Guoan Li, PhD, et al.
The American Journal of Sports Medicine. March 2008. Vol. 36. No. 3. Pp. 474-479.
Engineering experts have new information on the function of the posterior cruciate ligament (PCL). Using fluoroscopy and three-dimensional (3-D) computer models, the knees of patients with PCL injuries were examined.
MRIs were used to scan both knees of each patient in the study. The information was used by a computer to create a 3-D model of the patient’s knees. The computer program created a coordinate system for the tibia (lower leg bone) and the femur (thighbone). This information was used to identify the axis (center) of motion for flexion.
A fluoroscopic system was used to measure and record knee joint kinematics. This was done with the patient in a weight-bearing position while lunging forward. Using these two systems together, the engineers were able to map out and measure tibial translation (glide) in all planes of motion. They looked at how far the tibia moved backwards, sideways, and in a rotatory direction in the PCL-deficient knee. These measures were compared with the normal knee.
The results showed that the tibia moves forward relative to the femur during knee flexion. The amount of forward translation was less in the PCL-injured knees. As the knee bent to 90-degrees of flexion, the tibia also slipped sideways in the PCL-injured knees. Internal rotation of the tibia during flexion was the same between the injured and normal knees.

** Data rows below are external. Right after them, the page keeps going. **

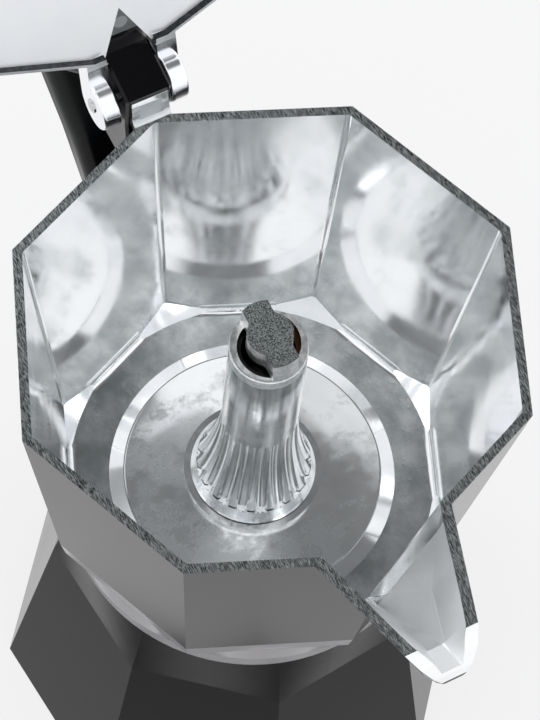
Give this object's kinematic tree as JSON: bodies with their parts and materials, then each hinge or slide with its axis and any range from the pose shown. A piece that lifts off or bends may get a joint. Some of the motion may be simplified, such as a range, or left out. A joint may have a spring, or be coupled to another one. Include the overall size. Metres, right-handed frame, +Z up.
{
  "type": "moka pot",
  "caption": "Stovetop espresso maker with a faceted boiler and chamber, pouring spout, hinged lid, riser column, black side handle and safety valve.",
  "frame": {"origin": "on the surface the pot stands on, under the column's axis", "axes": "+Z up, +X out through the spout, -X through the hinge and handle"},
  "size_m": [0.1627, 0.0904, 0.2256],
  "materials": {
    "boiler_paint": "cast aluminium under semi-gloss black paint",
    "chamber": "polished inside, dark semi-gloss paint outside, machined rim",
    "column": "cast, bead-blasted, brushed tube",
    "cap": "rough cast top",
    "lid": "polished inside",
    "spun_aluminium": "spun sheet",
    "brass": "turned",
    "steel": "drawn",
    "gasket_rubber": "matte",
    "silicone": "matte",
    "fibre": "pressed fibre",
    "black_plastic": "moulded, slightly glossy"
  },
  "bodies": {
    "boiler": {"boiler": "boiler_paint", "valve_body": "brass", "valve_washer": "fibre", "valve_nut": "brass"},
    "valve_pin": {"valve_plunger": "steel", "valve_seal": "silicone", "valve_spring": "steel"},
    "funnel": {"funnel": "spun_aluminium", "funnel_screen": "spun_aluminium"},
    "seals": {"gasket": "gasket_rubber", "filter_plate": "spun_aluminium"},
    "upper": {"upper_chamber": "chamber", "column": "column", "column_cap": "cap", "handle": "black_plastic", "hinge_pin": "steel"},
    "lid": {"lid": "lid", "lid_knob": "black_plastic", "knob_insert": "brass", "knob_washer": "steel", "knob_screw": "steel"}
  },
  "joints": [
    {"name": "valve_release", "type": "slide", "parent": "boiler", "child": "valve_pin", "axis": [-0.0929, 0.9826, 0.1609], "range_m": [0, 0.002], "stiffness_N_per_m": 800, "springref_m": -0.002, "deforming": ["valve_spring"]},
    {"name": "upper_lift_off", "type": "slide", "parent": "boiler", "child": "seals", "axis": [0, 0, 1], "range_m": [0, 0.14]},
    {"name": "funnel_lift", "type": "slide", "parent": "boiler", "child": "funnel", "axis": [0, 0, 1], "range_m": [0, 0.07]},
    {"name": "upper_unscrew", "type": "hinge", "parent": "seals", "child": "upper", "pos_m": [0, 0, 0.0705], "axis": [0, 0, 1], "range_deg": [0, 720]},
    {"name": "lid_hinge", "type": "hinge", "parent": "upper", "child": "lid", "pos_m": [-0.0504, 0, 0.1335], "axis": [0, 1, 0], "range_deg": [0, 104.7]}
  ],
  "couplings": [
    {"joint": "funnel_lift", "follows": "upper_lift_off", "ratio": 0.5}
  ]
}
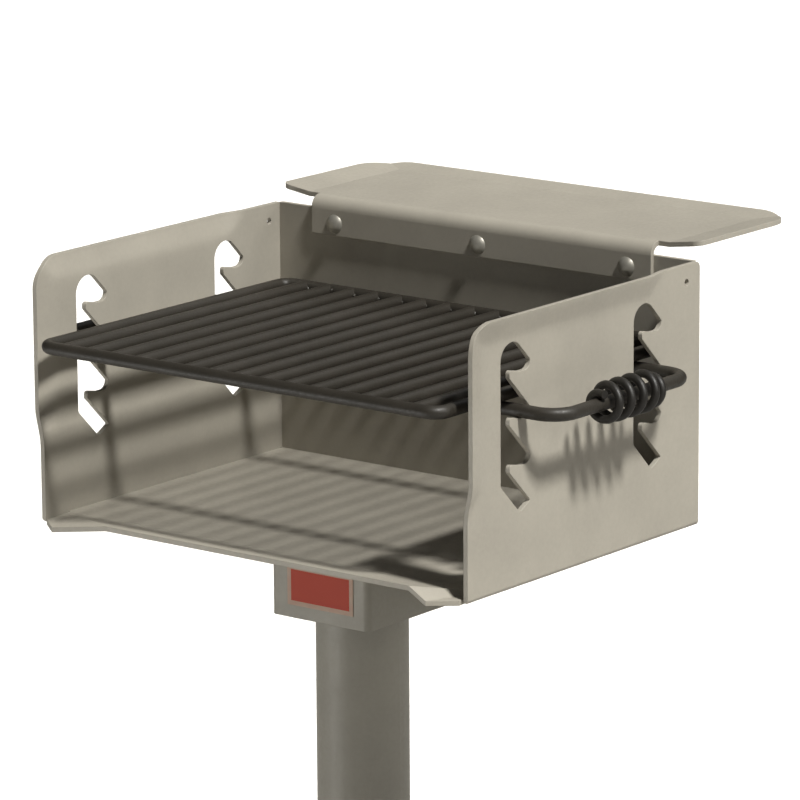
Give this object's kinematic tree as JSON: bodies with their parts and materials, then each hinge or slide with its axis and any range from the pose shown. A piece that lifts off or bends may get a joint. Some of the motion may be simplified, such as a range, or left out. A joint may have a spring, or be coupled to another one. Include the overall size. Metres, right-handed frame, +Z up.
{
  "type": "park barbecue grill",
  "caption": "Swivelling steel firebox on a post, with a lift-out cooking grate held in notched side slots, coiled handle grips and a rear utility shelf.",
  "frame": {"origin": "middle of the base plate's underside, on the post's axis", "axes": "+Z up along the post, +Y to the back of the grill where the shelf is, +X to its right-hand side"},
  "size_m": [0.632, 0.5505, 1.035],
  "materials": {
    "firebox_paint": "satin heat-resistant grey",
    "grate_steel": "satin charcoal",
    "grip_wire": "satin charcoal",
    "post_paint": "satin grey",
    "zinc": "zinc plated",
    "red_enamel": "satin red enamel with a pale border"
  },
  "bodies": {
    "pedestal": {"base_plate": "post_paint", "post": "post_paint", "post_cap": "post_paint", "thrust_washer": "zinc", "swivel_bolt": "zinc", "swivel_nut": "zinc"},
    "firebox": {"floor_panel": "firebox_paint", "back_panel": "firebox_paint", "left_side_panel": "firebox_paint", "right_side_panel": "firebox_paint", "utility_shelf": "firebox_paint", "swivel_bracket": "post_paint", "saddle_plate": "post_paint", "red_plate": "red_enamel", "shelf_bolt_left": "zinc", "shelf_bolt_middle": "zinc", "shelf_bolt_right": "zinc", "shelf_washer_left": "zinc", "shelf_washer_middle": "zinc", "shelf_washer_right": "zinc", "shelf_nut_left": "zinc", "shelf_nut_middle": "zinc", "shelf_nut_right": "zinc"},
    "grate": {"grate_frame": "grate_steel", "grate_bar_01": "grate_steel", "grate_bar_02": "grate_steel", "grate_bar_03": "grate_steel", "grate_bar_04": "grate_steel", "grate_bar_05": "grate_steel", "grate_bar_06": "grate_steel", "grate_bar_07": "grate_steel", "grate_bar_08": "grate_steel", "grate_bar_09": "grate_steel", "grate_bar_10": "grate_steel", "grate_bar_11": "grate_steel", "grate_bar_12": "grate_steel", "grate_bar_13": "grate_steel", "grate_bar_14": "grate_steel", "grate_bar_15": "grate_steel", "front_crossbar": "grate_steel", "back_crossbar": "grate_steel", "left_handle": "grate_steel", "right_handle": "grate_steel"},
    "left_grip": {"left_spring_grip": "grip_wire"},
    "right_grip": {"right_spring_grip": "grip_wire"}
  },
  "joints": [
    {"name": "firebox_turn", "type": "hinge", "parent": "pedestal", "child": "firebox", "pos_m": [0, 0, 0.733], "axis": [0, 0, 1], "continuous": true},
    {"name": "grate_lift", "type": "slide", "parent": "firebox", "child": "grate", "axis": [0, -0.7071, 0.7071], "range_m": [0, 0.033]},
    {"name": "left_grip_turn", "type": "hinge", "parent": "grate", "child": "left_grip", "pos_m": [-0.296, 0.02, 0.92555], "axis": [0, 1, 0], "continuous": true},
    {"name": "right_grip_turn", "type": "hinge", "parent": "grate", "child": "right_grip", "pos_m": [0.296, 0.02, 0.92555], "axis": [0, 1, 0], "continuous": true}
  ]
}
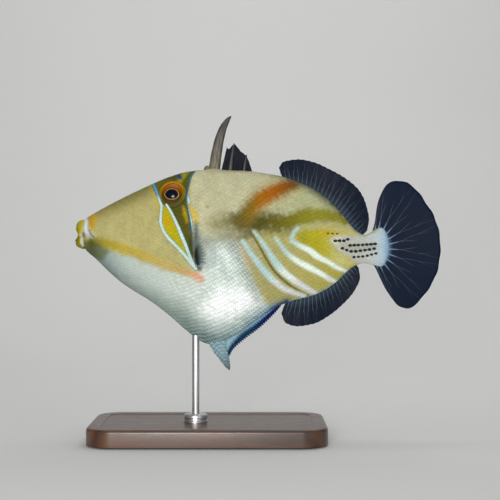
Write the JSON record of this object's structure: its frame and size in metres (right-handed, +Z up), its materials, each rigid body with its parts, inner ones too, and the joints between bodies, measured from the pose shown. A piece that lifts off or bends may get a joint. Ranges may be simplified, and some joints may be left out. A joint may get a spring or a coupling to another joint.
{
  "type": "picasso triggerfish display model",
  "caption": "Still, life-size picasso triggerfish with raised dorsal spine and spread fins, held up by one rod on a flat plain stand.",
  "frame": {"origin": "under the middle of the fish's length, on the surface that the stand rests on, in the fish's mid-plane", "axes": "the fish heads towards -X and its tail points to +X, +Y is its right side, and +Z is up"},
  "size_m": [0.2, 0.072, 0.177],
  "materials": {
    "skin": "moist scaly skin, satin",
    "eye": "wet, glossy",
    "fin": "thin clear membrane on rays, satin",
    "spine": "rough, matt",
    "stand_wood": "dark stained and waxed",
    "stand_metal": "brushed"
  },
  "bodies": {
    "root": {"lip_upper": "skin", "lip_lower": "skin", "snout": "skin", "head": "skin", "trunk_front": "skin", "trunk_rear": "skin", "tail_stalk": "skin", "eye_left": "eye", "eye_right": "eye", "dorsal_spine": "spine", "dorsal_web": "fin", "dorsal_fin": "fin", "anal_fin": "fin", "tail_fin": "fin", "pectoral_fin_left": "fin", "pectoral_fin_right": "fin", "pelvic_spine": "skin", "ventral_flap": "fin", "stand_base": "stand_wood", "stand_rod": "stand_metal", "stand_collar": "stand_metal"}
  },
  "joints": []
}
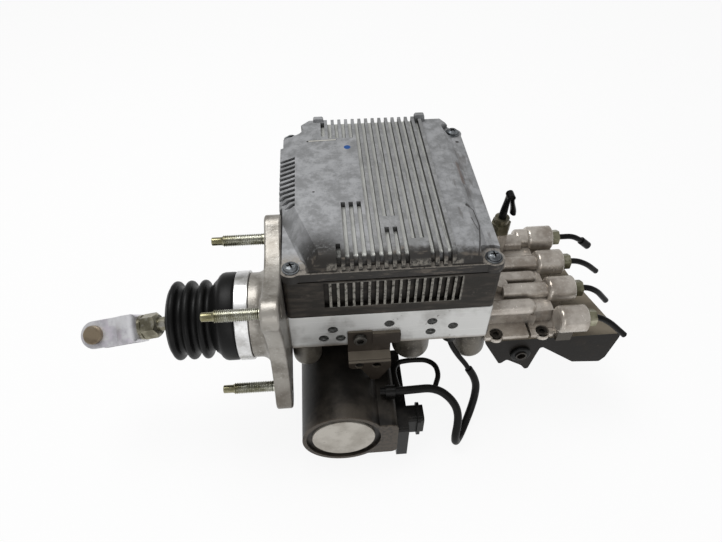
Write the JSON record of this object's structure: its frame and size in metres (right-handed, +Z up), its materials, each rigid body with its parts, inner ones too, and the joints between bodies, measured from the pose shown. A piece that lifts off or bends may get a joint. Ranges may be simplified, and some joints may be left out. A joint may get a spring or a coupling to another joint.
{
  "type": "electro-hydraulic brake booster",
  "caption": "Integrated brake booster with a valve block, finned control unit, pump motor, input pushrod with clevis and boot, and cut brake pipes.",
  "frame": {"origin": "on the booster's axis, at the pedal-side face of the mounting flange", "axes": "+X runs along the axis from the pedal to the brake pipes, +Y away from the finned front towards the connector, +Z up towards the control unit's cover"},
  "size_m": [0.4026, 0.224, 0.1768],
  "materials": {
    "cast_aluminium": "as cast, slightly dusty",
    "machined_aluminium": "machined, satin",
    "unit_casting": "die cast, stained",
    "pump_casting": "dark, dusty",
    "end_cap_metal": "satin",
    "steel": "ground",
    "zinc_steel": "bright zinc",
    "bright_ring": "bright",
    "yellow_zinc": "yellow passivated zinc",
    "olive_zinc": "olive passivated zinc",
    "dark_screw": "dark coated",
    "dark_bracket": "dark paint, dusty",
    "pipe_coating": "black coated pipe",
    "black_plastic": "moulded",
    "bush_plastic": "moulded",
    "rubber": "moulded rubber",
    "board": "circuit board",
    "contact_metal": "plated",
    "magnet": "ferrite"
  },
  "bodies": {
    "housing": {"booster_housing": "cast_aluminium", "mounting_studs": "yellow_zinc", "housing_screws": "steel", "guide_bush": "bush_plastic", "piston_seal": "rubber", "return_spring": "steel", "boot_retainer_ring": "bright_ring", "boot": "rubber", "valve_block": "machined_aluminium", "drilling_plugs": "machined_aluminium", "accumulator_caps": "machined_aluminium", "solenoid_coils": "black_plastic", "ecu_housing": "unit_casting", "circuit_board": "board", "ecu_gasket": "rubber", "ecu_cover": "unit_casting", "cover_screws": "dark_screw", "rear_connector": "black_plastic", "connector_pins": "contact_metal", "manifold": "machined_aluminium", "manifold_screws": "steel", "pump_plungers": "steel", "plunger_plugs": "steel", "pump_housing": "pump_casting", "pump_end_cap": "end_cap_metal", "motor_magnets": "magnet", "rotor_bearings": "steel", "pump_screws": "steel", "motor_connector": "black_plastic", "harness_main": "rubber", "harness_tail": "rubber", "harness_link": "rubber", "harness_clip": "black_plastic", "lead_gland": "black_plastic", "front_bracket": "dark_bracket", "front_bracket_bolt": "dark_screw", "outlet_body": "cast_aluminium", "ear_bolts": "dark_screw", "tube_nuts": "zinc_steel", "outlet_pipe_1": "pipe_coating", "outlet_pipe_2": "pipe_coating", "outlet_pipe_3": "pipe_coating", "outlet_pipe_4": "pipe_coating", "inlet_union": "olive_zinc", "inlet_pipe": "pipe_coating", "side_bracket": "dark_bracket", "bracket_grommet": "rubber", "grommet_sleeve": "zinc_steel"},
    "input": {"input_piston": "steel"},
    "rod": {"pushrod": "zinc_steel", "lock_nut": "zinc_steel", "clevis": "zinc_steel"},
    "pin": {"clevis_pin": "yellow_zinc", "pin_clip": "steel"},
    "rotor": {"pump_rotor": "steel"}
  },
  "joints": [
    {"name": "piston_slide", "type": "slide", "parent": "housing", "child": "input", "axis": [1, 0, 0], "range_m": [0, 0.026], "stiffness_N_per_m": 1500, "springref_m": -0.012, "deforming": ["return_spring", "boot"]},
    {"name": "pushrod_tilt", "type": "hinge", "parent": "input", "child": "rod", "pos_m": [-0.053, 0, 0], "axis": [0, 1, 0], "range_deg": [0, 16]},
    {"name": "clevis_pin_spin", "type": "hinge", "parent": "rod", "child": "pin", "pos_m": [-0.12243, 0, -0.01224], "axis": [-0.1368, -0.6157, 0.776], "continuous": true},
    {"name": "pump_rotor_spin", "type": "hinge", "parent": "housing", "child": "rotor", "pos_m": [0.0467, 0, -0.0792], "axis": [0, 1, 0], "continuous": true}
  ]
}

Many studies have shown degenerative changes occur over time in PCL-deficient knees. The authors of this study suggest these osteoarthritic changes may be caused by the change in contact points and increase in contact pressures within the joint when the PCL is damaged. The lateral movement of the tibia may shift these contact points.
Kinematic studies like this one show that the PCL’s function in the knee is more complex than just to maintain posterior stability. Surgeons must take this information into consideration when reconstructing the knee after a PCL injury.